━━━ DATA EXCERPT ━━━
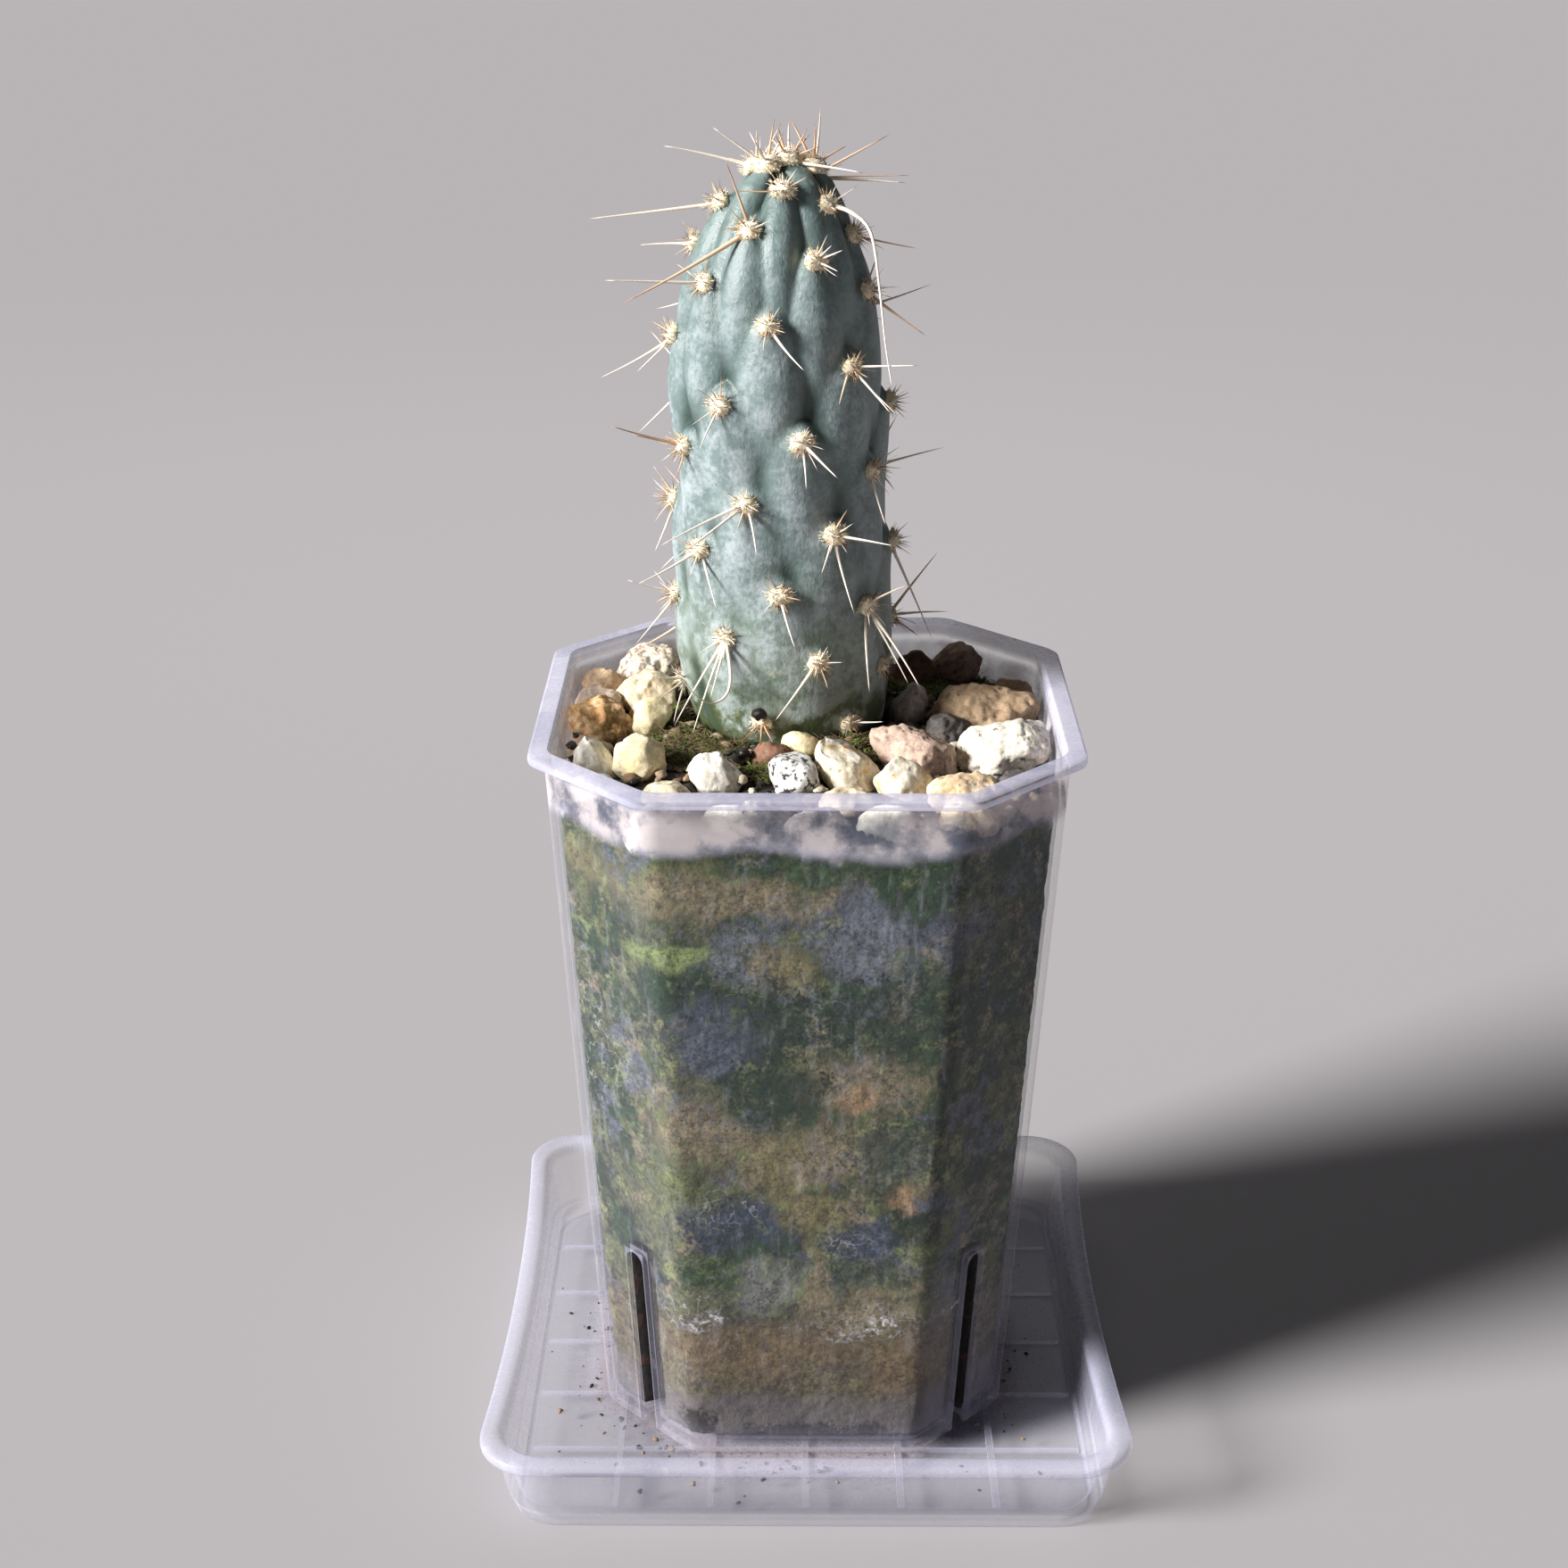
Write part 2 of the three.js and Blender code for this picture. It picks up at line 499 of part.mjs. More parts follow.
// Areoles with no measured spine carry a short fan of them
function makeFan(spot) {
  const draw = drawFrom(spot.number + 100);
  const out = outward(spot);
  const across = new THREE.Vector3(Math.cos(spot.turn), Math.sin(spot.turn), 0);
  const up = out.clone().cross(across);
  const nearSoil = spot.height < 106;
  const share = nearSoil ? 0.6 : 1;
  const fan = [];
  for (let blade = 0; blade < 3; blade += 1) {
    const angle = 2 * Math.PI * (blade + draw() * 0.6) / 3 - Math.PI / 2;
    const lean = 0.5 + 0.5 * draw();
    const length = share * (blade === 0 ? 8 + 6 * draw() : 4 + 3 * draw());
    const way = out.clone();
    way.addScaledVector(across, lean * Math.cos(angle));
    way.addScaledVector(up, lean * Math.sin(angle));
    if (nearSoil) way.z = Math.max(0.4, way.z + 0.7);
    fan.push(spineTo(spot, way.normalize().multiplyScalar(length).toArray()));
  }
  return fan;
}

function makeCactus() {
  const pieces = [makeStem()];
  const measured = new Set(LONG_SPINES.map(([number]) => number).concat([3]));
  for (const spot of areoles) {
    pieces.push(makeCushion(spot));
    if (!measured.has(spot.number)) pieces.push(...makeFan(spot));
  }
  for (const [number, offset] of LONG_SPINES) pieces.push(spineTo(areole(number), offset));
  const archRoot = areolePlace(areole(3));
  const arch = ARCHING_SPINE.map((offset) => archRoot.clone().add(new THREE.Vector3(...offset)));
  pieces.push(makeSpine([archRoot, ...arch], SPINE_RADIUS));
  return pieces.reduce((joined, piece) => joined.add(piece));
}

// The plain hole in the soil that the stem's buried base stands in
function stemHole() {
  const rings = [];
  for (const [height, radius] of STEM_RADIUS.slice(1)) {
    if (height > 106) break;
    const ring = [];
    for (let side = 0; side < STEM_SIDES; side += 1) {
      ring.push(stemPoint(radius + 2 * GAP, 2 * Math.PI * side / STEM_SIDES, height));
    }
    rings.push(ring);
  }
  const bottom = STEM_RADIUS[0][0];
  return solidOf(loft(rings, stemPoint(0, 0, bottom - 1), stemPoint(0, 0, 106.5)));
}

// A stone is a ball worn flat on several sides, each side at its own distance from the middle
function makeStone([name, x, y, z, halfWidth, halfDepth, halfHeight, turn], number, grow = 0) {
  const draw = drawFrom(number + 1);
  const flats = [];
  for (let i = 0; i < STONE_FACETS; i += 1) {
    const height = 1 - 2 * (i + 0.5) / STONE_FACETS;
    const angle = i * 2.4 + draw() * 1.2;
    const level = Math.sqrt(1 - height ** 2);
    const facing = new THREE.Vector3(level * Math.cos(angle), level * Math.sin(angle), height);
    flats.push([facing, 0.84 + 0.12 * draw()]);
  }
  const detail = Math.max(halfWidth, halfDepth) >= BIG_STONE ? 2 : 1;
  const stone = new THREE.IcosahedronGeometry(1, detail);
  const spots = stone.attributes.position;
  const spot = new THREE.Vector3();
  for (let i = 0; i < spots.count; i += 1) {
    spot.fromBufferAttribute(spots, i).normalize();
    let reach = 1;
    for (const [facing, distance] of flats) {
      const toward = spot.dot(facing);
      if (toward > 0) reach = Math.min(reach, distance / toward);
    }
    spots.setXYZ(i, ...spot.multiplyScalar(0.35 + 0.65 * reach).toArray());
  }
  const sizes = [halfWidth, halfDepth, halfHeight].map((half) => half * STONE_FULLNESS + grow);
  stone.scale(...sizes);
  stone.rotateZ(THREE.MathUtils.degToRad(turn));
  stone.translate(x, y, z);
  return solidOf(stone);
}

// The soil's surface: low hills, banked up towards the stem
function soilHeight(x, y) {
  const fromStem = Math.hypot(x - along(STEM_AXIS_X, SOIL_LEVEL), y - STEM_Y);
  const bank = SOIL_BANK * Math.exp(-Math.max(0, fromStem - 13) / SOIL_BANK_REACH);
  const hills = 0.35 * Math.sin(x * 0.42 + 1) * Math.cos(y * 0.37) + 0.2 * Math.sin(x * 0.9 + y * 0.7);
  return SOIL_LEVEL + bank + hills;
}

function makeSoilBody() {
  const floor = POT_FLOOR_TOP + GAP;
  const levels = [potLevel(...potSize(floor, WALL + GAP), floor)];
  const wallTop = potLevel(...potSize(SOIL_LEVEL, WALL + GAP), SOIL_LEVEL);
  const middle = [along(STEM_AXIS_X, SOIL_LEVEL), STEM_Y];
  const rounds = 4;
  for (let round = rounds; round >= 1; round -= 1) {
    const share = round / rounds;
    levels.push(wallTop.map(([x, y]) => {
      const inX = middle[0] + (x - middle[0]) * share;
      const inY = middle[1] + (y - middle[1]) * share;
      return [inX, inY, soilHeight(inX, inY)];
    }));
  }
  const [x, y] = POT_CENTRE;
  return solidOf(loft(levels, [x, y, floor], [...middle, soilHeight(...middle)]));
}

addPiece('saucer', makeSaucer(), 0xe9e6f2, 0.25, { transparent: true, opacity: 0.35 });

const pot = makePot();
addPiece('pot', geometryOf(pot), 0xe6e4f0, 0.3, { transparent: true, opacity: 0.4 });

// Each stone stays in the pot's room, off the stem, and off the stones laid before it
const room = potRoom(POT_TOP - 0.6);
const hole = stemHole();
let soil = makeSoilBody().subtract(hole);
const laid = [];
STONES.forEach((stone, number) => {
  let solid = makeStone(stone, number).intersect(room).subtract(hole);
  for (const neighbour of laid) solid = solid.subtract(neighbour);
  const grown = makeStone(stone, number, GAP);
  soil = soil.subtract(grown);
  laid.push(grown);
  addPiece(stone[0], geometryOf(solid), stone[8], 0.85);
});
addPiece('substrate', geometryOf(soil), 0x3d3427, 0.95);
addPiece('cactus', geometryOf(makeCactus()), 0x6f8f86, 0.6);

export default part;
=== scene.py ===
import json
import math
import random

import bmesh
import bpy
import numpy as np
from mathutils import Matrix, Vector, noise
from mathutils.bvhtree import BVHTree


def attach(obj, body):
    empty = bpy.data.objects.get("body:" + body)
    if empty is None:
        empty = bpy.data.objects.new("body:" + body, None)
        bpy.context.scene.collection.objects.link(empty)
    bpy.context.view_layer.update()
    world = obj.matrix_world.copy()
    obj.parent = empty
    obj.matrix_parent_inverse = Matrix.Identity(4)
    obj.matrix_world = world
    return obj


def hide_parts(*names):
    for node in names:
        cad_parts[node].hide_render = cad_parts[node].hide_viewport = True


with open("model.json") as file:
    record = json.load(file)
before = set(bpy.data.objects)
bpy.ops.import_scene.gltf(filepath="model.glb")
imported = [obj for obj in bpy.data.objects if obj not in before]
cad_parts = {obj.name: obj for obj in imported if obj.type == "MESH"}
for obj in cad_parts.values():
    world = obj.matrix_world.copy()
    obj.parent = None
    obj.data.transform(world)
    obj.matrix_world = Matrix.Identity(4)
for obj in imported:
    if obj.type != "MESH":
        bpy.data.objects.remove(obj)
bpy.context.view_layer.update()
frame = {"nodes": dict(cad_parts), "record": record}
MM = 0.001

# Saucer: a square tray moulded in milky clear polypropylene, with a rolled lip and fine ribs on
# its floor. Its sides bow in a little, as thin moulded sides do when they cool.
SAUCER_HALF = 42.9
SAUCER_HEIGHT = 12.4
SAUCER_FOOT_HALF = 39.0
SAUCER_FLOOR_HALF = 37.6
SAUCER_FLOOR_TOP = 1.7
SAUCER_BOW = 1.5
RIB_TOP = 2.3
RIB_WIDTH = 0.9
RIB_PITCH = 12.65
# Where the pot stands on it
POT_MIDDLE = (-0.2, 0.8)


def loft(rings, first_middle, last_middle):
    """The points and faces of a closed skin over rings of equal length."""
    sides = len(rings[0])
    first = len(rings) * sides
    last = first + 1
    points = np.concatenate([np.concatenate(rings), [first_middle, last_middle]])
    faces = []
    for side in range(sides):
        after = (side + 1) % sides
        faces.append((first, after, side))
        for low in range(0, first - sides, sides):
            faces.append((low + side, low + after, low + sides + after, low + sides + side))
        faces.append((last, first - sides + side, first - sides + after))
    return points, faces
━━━
> **GIVEN PROBLEM**: Write the lines again exactly, beginning at the line that has "bpy.context.scene.collection.objects.link(empty)" and stopping after the line that has "obj.parent = None"; include no other lines.

> **COMPLETE OUTPUT**:
        bpy.context.scene.collection.objects.link(empty)
    bpy.context.view_layer.update()
    world = obj.matrix_world.copy()
    obj.parent = empty
    obj.matrix_parent_inverse = Matrix.Identity(4)
    obj.matrix_world = world
    return obj


def hide_parts(*names):
    for node in names:
        cad_parts[node].hide_render = cad_parts[node].hide_viewport = True


with open("model.json") as file:
    record = json.load(file)
before = set(bpy.data.objects)
bpy.ops.import_scene.gltf(filepath="model.glb")
imported = [obj for obj in bpy.data.objects if obj not in before]
cad_parts = {obj.name: obj for obj in imported if obj.type == "MESH"}
for obj in cad_parts.values():
    world = obj.matrix_world.copy()
    obj.parent = None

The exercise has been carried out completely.